Why It Was Different
The 2008 crisis was uniquely dangerous because it wasn't just a stock market crash — it was a credit crisis. The plumbing of the financial system itself broke down. Banks didn't trust each other. Lending froze. Businesses couldn't get short-term loans to make payroll. The economy was days away from a complete seizure of the payment system.
This is why the government response was so massive. TARP, quantitative easing, zero interest rates, government guarantees — these weren't bailouts of rich people (though they benefited). They were emergency measures to prevent a complete economic collapse that would have been far worse than anything that actually happened.
The Recovery
The recovery was slow but real. The S&P 500 bottomed in March 2009 and began a bull market that lasted over a decade. By 2013, the market had recovered all its losses. Housing took longer — national home prices didn't return to their 2006 peak until about 2016.
But the human damage lasted much longer. Many homeowners lost equity they never recovered. Workers who lost jobs in their 50s never fully re-entered the workforce. Trust in financial institutions was shattered and, for many people, never fully restored.
Lessons for Investors
Understand what you own. Most investors in mortgage-backed securities had no idea what was actually inside them. Complexity is not sophistication — it's often a red flag.
Housing is not a guaranteed investment.
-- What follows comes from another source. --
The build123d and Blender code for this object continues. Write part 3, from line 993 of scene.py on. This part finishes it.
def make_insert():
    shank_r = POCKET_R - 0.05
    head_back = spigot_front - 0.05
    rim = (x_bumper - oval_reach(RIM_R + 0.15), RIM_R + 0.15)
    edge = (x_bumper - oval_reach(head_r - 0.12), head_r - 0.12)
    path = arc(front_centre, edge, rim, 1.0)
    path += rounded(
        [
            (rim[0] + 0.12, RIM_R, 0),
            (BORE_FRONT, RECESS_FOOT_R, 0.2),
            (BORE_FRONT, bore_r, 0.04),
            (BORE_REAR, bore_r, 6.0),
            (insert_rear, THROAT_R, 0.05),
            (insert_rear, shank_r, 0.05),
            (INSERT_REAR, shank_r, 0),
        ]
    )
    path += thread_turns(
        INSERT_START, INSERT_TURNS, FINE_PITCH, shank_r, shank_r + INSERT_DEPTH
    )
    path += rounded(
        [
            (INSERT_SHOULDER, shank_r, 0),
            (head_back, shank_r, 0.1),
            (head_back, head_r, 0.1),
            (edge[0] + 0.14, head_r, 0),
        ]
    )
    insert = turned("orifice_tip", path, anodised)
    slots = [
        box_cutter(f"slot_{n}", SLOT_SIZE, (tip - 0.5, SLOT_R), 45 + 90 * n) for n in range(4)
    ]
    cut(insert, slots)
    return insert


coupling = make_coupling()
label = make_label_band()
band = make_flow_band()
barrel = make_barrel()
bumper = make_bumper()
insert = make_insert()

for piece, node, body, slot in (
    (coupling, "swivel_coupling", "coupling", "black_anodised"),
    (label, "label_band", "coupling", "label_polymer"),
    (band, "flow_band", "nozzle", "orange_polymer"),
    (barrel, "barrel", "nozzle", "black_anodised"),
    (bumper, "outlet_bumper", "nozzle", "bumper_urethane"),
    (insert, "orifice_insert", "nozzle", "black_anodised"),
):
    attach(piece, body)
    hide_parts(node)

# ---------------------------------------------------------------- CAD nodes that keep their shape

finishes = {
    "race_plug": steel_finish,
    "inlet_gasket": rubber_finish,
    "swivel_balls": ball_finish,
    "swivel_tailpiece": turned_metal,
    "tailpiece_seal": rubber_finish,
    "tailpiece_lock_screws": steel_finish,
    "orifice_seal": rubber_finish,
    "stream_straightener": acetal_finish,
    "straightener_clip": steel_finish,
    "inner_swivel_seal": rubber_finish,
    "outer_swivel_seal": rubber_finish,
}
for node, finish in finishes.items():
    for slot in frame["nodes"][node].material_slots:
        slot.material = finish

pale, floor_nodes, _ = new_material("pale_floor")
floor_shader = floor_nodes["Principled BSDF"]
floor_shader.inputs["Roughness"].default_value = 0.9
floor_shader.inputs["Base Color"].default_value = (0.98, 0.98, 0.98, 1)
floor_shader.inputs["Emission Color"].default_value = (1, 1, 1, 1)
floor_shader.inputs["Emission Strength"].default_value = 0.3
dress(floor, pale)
The belief that "home prices always go up" was the core delusion of the crisis. Any asset that everyone believes is risk-free eventually becomes the riskiest asset of all.
Liquidity disappears when you need it most. During the crisis, even high-quality assets couldn't be sold because there were no buyers. Having cash and bonds in your portfolio matters most during exactly these moments.
The 2008 crisis taught a generation that the financial system itself can break. The investors who survived best were those with diversified portfolios, cash reserves, and the discipline to buy when everything felt hopeless. The S&P 500 has more than quintupled since its 2009 low.